Писательская задача, как я ее понимаю, это не оправдание и не осуждение. Это максимально возможное понимание, достичь которого не дано без сопереживания: то есть, без проникновения в самую что ни на есть сокровенную сердцевину героя, в особенности если герой твой — лицо историческое. Писатель должен заставить этого героя — рассказать о себе все, что только ему известно. А обычному человеку, хоть он государственный канцлер и генерал, о себе самом известно очень мало. Да он и не желает знать больше. Обычный человек себя постоянно жалеет, извиняет, самому себе нахваливает. Писатель же должен узнать о герое намного больше. Только тогда возможно появление героя, как минимум, трехмерного. А иначе будет скучно.

— Не раздражают ли вас события, происходящие нынче в Америке? Может, рядом с вами, где-нибудь неподалёку сейчас лютуют демонстранты BLM? Или это нагнетает пресса? Каковы ваши прогнозы на победу того или иного кандидата?

— То, что сейчас происходит в США, в высшей степени серьезно. Это глобальные перемены, которые, как я допускаю, первоначально представлялись тем, которые эти перемены инициировал своими действиями, всего лишь жестким вариантом предвыборной кампании. А кампания пройдет — и мы все устаканим. Вероятно, и сейчас достаточное число ответственных персон искренне полагает, что у них все под контролем. Но это, скорее всего, опасное заблуждение.

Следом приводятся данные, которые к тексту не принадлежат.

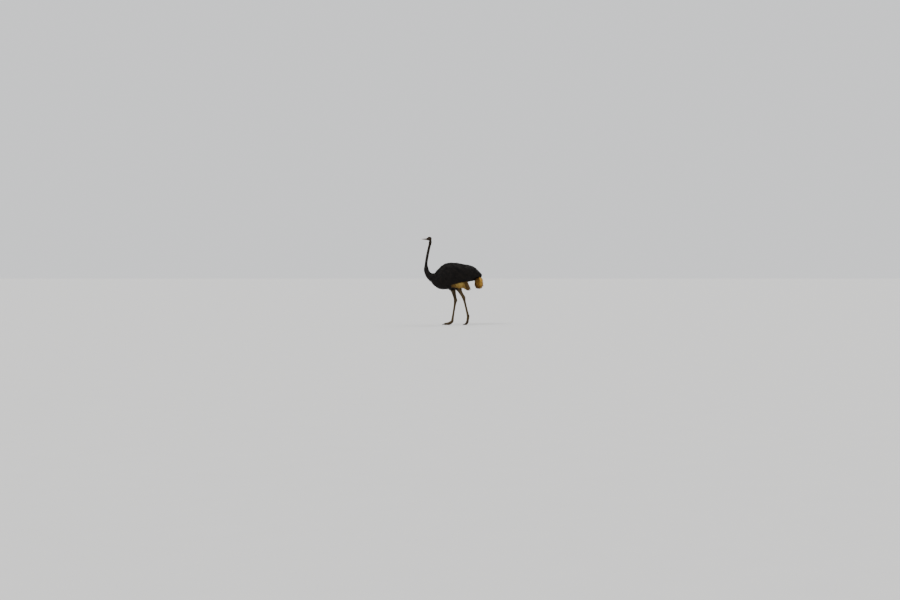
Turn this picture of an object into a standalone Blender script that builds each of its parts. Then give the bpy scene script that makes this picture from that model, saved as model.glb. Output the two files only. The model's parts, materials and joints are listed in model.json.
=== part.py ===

Конец истории, или так называемая «пост-история», — это университетские интеллектуальные игрища, которым грош цена в геополитический базарный судный день. США — это молодая цивилизация, ее основы еще не подвергались настоящему испытанию на прочность. Речь идет о реальной возможности того, что выборы президента должны будут происходить в Конгрессе, так как ни одна сторона, что весьма допустимо, не согласится с результатами подсчета голосов и последующего голосования выборщиков, а затем судебных решений. Нижняя палата Конгресса — это вотчина демократов, поэтому ее выбор нам известен уже нынче. И выбор этот значительной частью жителей США признан не будет. Буйства BLM — лишь один из видимых симптомов нездоровья.

 

Кстати, пресса — если речь идет о прессе «истеблишированной» — не только не нагнетает, но зачастую делает хорошую мину при плохой игре. А у слова «мина» есть, как мы с вами знаем, и более распространенное значение. Для меня, как для дремучего палеоконсерватора, оснований для беспокойства более чем достаточно. Речь идет о системном кризисе порядка управления, и ждать можно чего угодно. Моим предпочтительным кандидатом является республиканец Бенджамин Гаррисон, человек строгий и честный, но, к великому сожалению, его уже однажды избрали, в 1889 году. От прогнозов позволю себе воздержаться. Скоро все сами увидим.